Microsoft General Counsel Brad Smith says policymakers and the public risk drawing the wrong lessons from recent patent controversies.

Samuel Johnson famously quipped that the prospect of death by hanging helps to concentrate a man's mind.

Likewise, nothing is more effective at focusing attention on the arcane subject of patent law than a $1.52 billion jury verdict--in a case that could affect everyone who uses digital music.

I refer, of course, to the recent verdict in the patent infringement case brought against Microsoft by Alcatel-Lucent. It will come as no surprise that Microsoft regards the decision as erroneous. For several reasons, including the fact that Microsoft already paid to license the technology at issue in the case, we are confident the verdict will be reversed.

If not, many companies face potentially calamitous repercussions. Because the case involves MP3 software that is widely used for recording and playing digital audio, almost every leading provider of digital media software, devices or content could be affected, along with their many millions of customers.

Regardless of the ultimate outcome in the courts, however, we are worried that policymakers and the public may draw the wrong lessons from this and other recent patent controversies, such as the dispute last year that threatened to shut down the BlackBerry wireless e-mail service. Excessive and sometimes frivolous suits might lend credence to the idea that patent litigation is getting out of hand, or even that patents should be abolished.

Abolition is favored by some prominent software developers, who flaunt patent infringement. At a recent Tokyo conference, for example, Richard Stallman, founder of the Free Software Foundation, noted evidence that "Linux infringed 283 different software patents." He defended such violations on the grounds that "proprietary software is evil."

Obviously, we disagree. Protection for software patents and other intellectual property is essential to maintaining the incentives that encourage and underwrite technological breakthroughs. In every industry, patents provide the legal foundation for innovation. The ensuing legal disputes may be messy, but protection is no less necessary, even so.

So, in an increasingly digital age, what should be done to make the incentive system work better for everyone--innovators, consumers, competitors and nations?

At Microsoft, we are in the unusual position of having one foot on each side of the divide on patent law and litigation. On one side, we are among the largest holders of intellectual-property rights. While many companies and governments have slashed funding for basic research, we continue to invest heavily in long-term R&D. As a result, we filed more than 3,000 new U.S. patent applications last year alone.

Like other companies, we also pay for rights to use others' innovations in our products. In the past three years, Microsoft has invested more than $1.5 billion to acquire such rights.

On the other side, our popular products and financial strength make us a favorite target for patent litigation.
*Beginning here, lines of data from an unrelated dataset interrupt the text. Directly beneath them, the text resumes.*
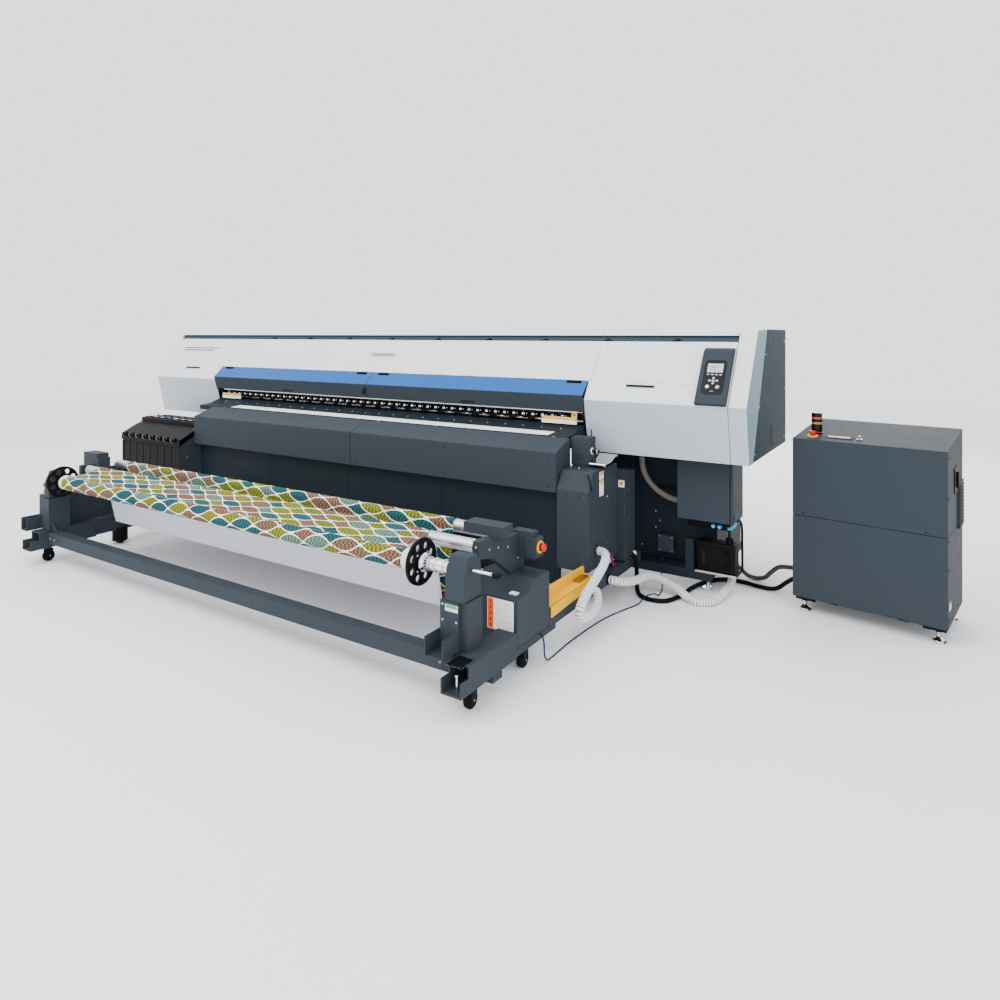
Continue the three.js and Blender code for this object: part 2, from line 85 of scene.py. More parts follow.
Point = Sequence[float]
Outline = Sequence[tuple[float, float]]
Route = tuple[tuple[float, float, float], ...]


# ---- shader arithmetic ----------------------------------------------------------------------


class Socket:
    """A shader socket that can be used in Python arithmetic."""

    def __init__(self, graph: "Graph", raw: bpy.types.NodeSocket) -> None:
        """Wraps a socket.

        Args:
            graph: the material graph that the socket belongs to.
            raw: the Blender output socket.
        """
        self.graph = graph
        self.raw = raw

    def _math(self, operation: str, *values: "Socket | float") -> "Socket":
        """Adds a Math node over the given values and returns its result."""
        return self.graph.node("ShaderNodeMath", {"operation": operation}, dict(enumerate(values)))

    def __add__(self, other: "Socket | float") -> "Socket":
        """Sum."""
        return self._math("ADD", self, other)

    def __sub__(self, other: "Socket | float") -> "Socket":
        """Difference."""
        return self._math("SUBTRACT", self, other)

    def __rsub__(self, other: "Socket | float") -> "Socket":
        """Reflected difference, so that 1 - mask works."""
        return self._math("SUBTRACT", other, self)

    def __mul__(self, other: "Socket | float") -> "Socket":
        """Product."""
        return self._math("MULTIPLY", self, other)

    def __gt__(self, other: "Socket | float") -> "Socket":
        """1 where self is larger."""
        return self._math("GREATER_THAN", self, other)

    def __lt__(self, other: "Socket | float") -> "Socket":
        """1 where self is smaller."""
        return self._math("LESS_THAN", self, other)

    def sine(self) -> "Socket":
        """Sine of the value in radians."""
        return self._math("SINE", self)

    def size(self) -> "Socket":
        """Absolute value."""
        return self._math("ABSOLUTE", self)

    def fraction(self) -> "Socket":
        """Fractional part."""
        return self._math("FRACT", self)

    def whole(self) -> "Socket":
        """Largest whole number below."""
        return self._math("FLOOR", self)

    def most(self, other: "Socket | float") -> "Socket":
        """The larger of the two."""
        return self._math("MAXIMUM", self, other)


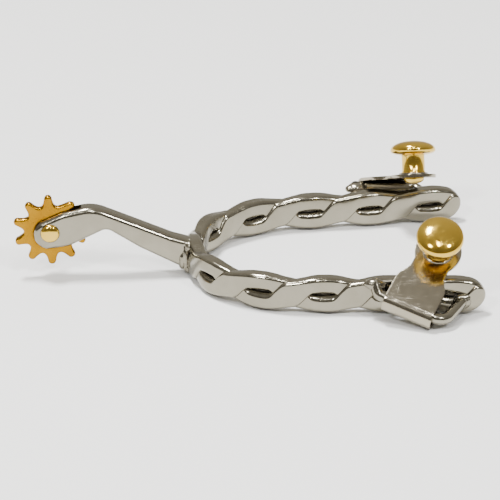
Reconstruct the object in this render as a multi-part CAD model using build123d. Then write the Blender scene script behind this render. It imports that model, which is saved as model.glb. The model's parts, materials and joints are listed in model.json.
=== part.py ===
"""Western spur: twisted heel band, bent shank with a free rowel, two swinging strap hangers.

Millimetres. +X points out of the band's mouth, -X along the shank, +Y is the wearer's left
and +Z is up. The origin is the bottom centre of the whole spur's box: the right hinge barrel
reaches down to z = 0. Side pieces are modelled on the right arm, and the left arm's are mirrored.
"""
import os
from math import cos, pi, radians, sin, sqrt

from build123d import *

# --- Heel band: two strands twisted together, then pressed flat and bent into a U ---
HEEL_X = -17.642               # centreline of the band at the back of the heel
BAND_MID_Z = 7.257             # height of the band's centreline
HEEL_RADIUS = 32.0             # centreline radius at the back of the heel
SIDE_RADIUS = 48.0             # easier radius beside it, up to the straight arms
HEEL_HALF_TURN = 52.0          # degrees of the tight radius on each side
ARM_SPLAY = 4.45               # degrees that each straight arm opens outwards
ARM_LENGTH = 61.0              # straight part of each arm
HALF_TWIST = 22.0              # length of band between two crossings on the arms
HEEL_HALF_TWIST = 18.0         # the same, each side of the shank
STATIONS_PER_HALF_TWIST = 4
STRAND_RISE = 3.4              # a strand's centre above mid height at its highest
STRAND_SHIFT = 1.3             # a strand's centre off mid thickness where two cross
EDGE_HALF_HEIGHT = 3.05        # half section of a strand at its highest and lowest
EDGE_HALF_THICKNESS = 2.5
CROSSING_HALF_HEIGHT = 5.0     # half section where it lies flat across the other
CROSSING_HALF_THICKNESS = 1.4
STRAND_ROUNDING = 0.46         # corner radius over thickness, so the edges are nearly half round
NOSE_LENGTH = 5.5              # each arm's end is rounded off over this length
NOSE_STATIONS = (0.15, 0.9, 2.2, 3.9)

# --- Shank and yoke; outline points are (x from HEEL_X, z from BAND_MID_Z) ---
PIN_X = HEEL_X - 50.9          # rowel pin
PIN_Z = BAND_MID_Z + 11.1
SHANK_TOP = ((-46.5, 18.2), (-35.6, 20.5), (-19.2, 13.3), (-8.0, 8.3), (-1.9, 6.4))
SHANK_UNDERSIDE = ((-1.9, -5.3), (-7.2, -2.5), (-19.4, 4.1), (-31.0, 11.8), (-44.1, 5.5))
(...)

We typically spend close to $100 million a year defending against dozens of patent claims simultaneously.

Although we generally win the vast majority of these cases, being a perennial patent defendant is not much fun. Yet, it has given us some insight into how a properly functioning patent system needs to strike a balance that serves innovation, economic growth and the needs of consumers.

We believe that one of the best ways to strike that balance, and reduce unnecessary patent litigation in the process, is through widespread licensing of patented technologies. Licensing is the means for sharing intellectual property so that it can be further developed and widely adopted for the benefit of consumers and society.

Three years ago, Microsoft announced a corporate-wide policy to license our innovations to all comers on commercially reasonable terms. We have concluded many licensing agreements, some with direct competitors.

For example, recently we reached a broad collaboration and patent cooperation agreement with Novell, a leading provider of Linux and other open-source software. This agreement not only resolves potential patent disputes between our two companies, but also protects Novell's customers from being drawn into such disputes.

Our work with Novell reflects a recognition by both companies that new technologies require new, creative approaches to intellectual property. Microsoft would like to see more leaders in more industries working together to resolve potential disputes amicably through licensing instead of litigation. And we would like to see everyone participate in the patent system, playing by the same rules.

Despite our latest legal tussle, Microsoft is not giving up on the patent system. We disagree with Alcatel-Lucent's claims, but we all benefit from its right to make them.